E’ forse questo il caso del deputato del PD Giulio Santagata che ha addirittura presentato un'interrogazione parlamentare al ministro degli Esteri italiano relativamente alla mostra fotografica “Risveglio Rivoluzionario. Il popolo contro il neoliberalismo”, organizzata dall’Ambasciata venezuelana in collaborazione con l’Assessorato alle Politiche Culturali di Roma Capitale e il Nuovo Cinema Aquila.
L'esposizione ricordava il “Caracazo”: la violenta rivolta popolare scoppiata il 27 febbraio 1989 contro l’allora presidente Carlos Andres Perez e gli accordi firmati con il Fondo monetario internazionale (e con questi l'imposizione di durissime misure di austerità che fecero esplodere il diffuso malessere sociale, cresciuto in un decennio di continuo deterioramento delle condizioni di vita soprattutto dei meno abbienti).
Chiede il deputato “se si ritenga opportuno celebrare un dittatore, condannato da tutte le Ong che si occupano di diritti civili, con una mostra ospitata a Roma”.
Vorremmo ricordare che Hugo Chávez governa il Venezuela perché la maggioranza del popolo venezuelano, condividendo e sostenendo le sue scelte di nazionalizzazione delle risorse energetiche e di rifiuto dei dettami del FMI, lo ha votato nelle numerose tornate elettorali e referendarie; e che il Venezuela fa parte di quella Comunità degli Stati Latino-Americani e Caraibici (Celac) disposti a cercare un’integrazione del continente, per liberarsi dell'influenza statunitense e delle interferenze dei paesi imperialisti.

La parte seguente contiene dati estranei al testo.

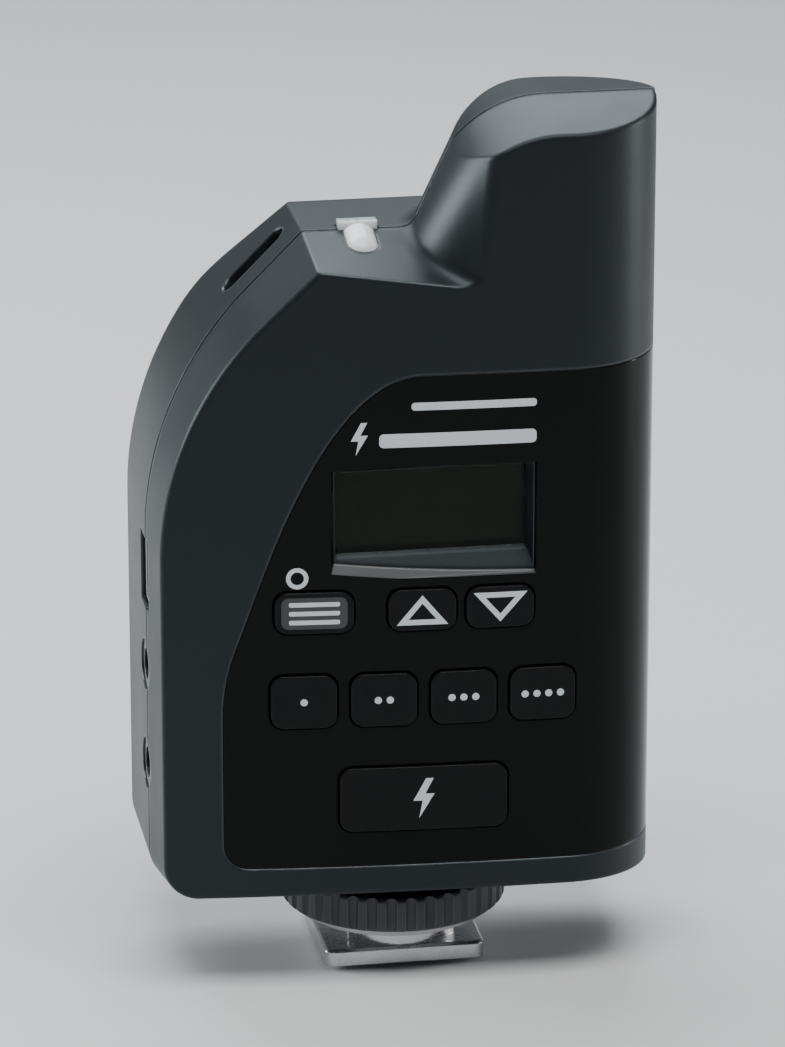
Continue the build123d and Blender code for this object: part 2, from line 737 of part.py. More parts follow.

Del resto siamo consapevoli che il 7 ottobre – giorno delle elezioni in Venezuela – si giocherà una partita importantissima per lo scacchiere internazionale, per cui la campagna elettorale non si svolgerà soltanto in Venezuela, ma troverà ampio spazio sul palcoscenico internazionale, dove siamo convinti non mancheranno colpi bassi e scorrettezze da parte di quelle forze reazionarie che sognano la caduta di Hugo Chavez e un ripristino di quelle stesse condizioni che 23 anni fa hanno portato al “Caracazo”.
Ma sappiamo bene che il popolo venezuelano sosterrà ancora una volta il suo presidente, dicendo al mondo che ha deciso di essere libero e sovrano e che mai più torneranno i lacchè dell'impero e dell'oligarchia.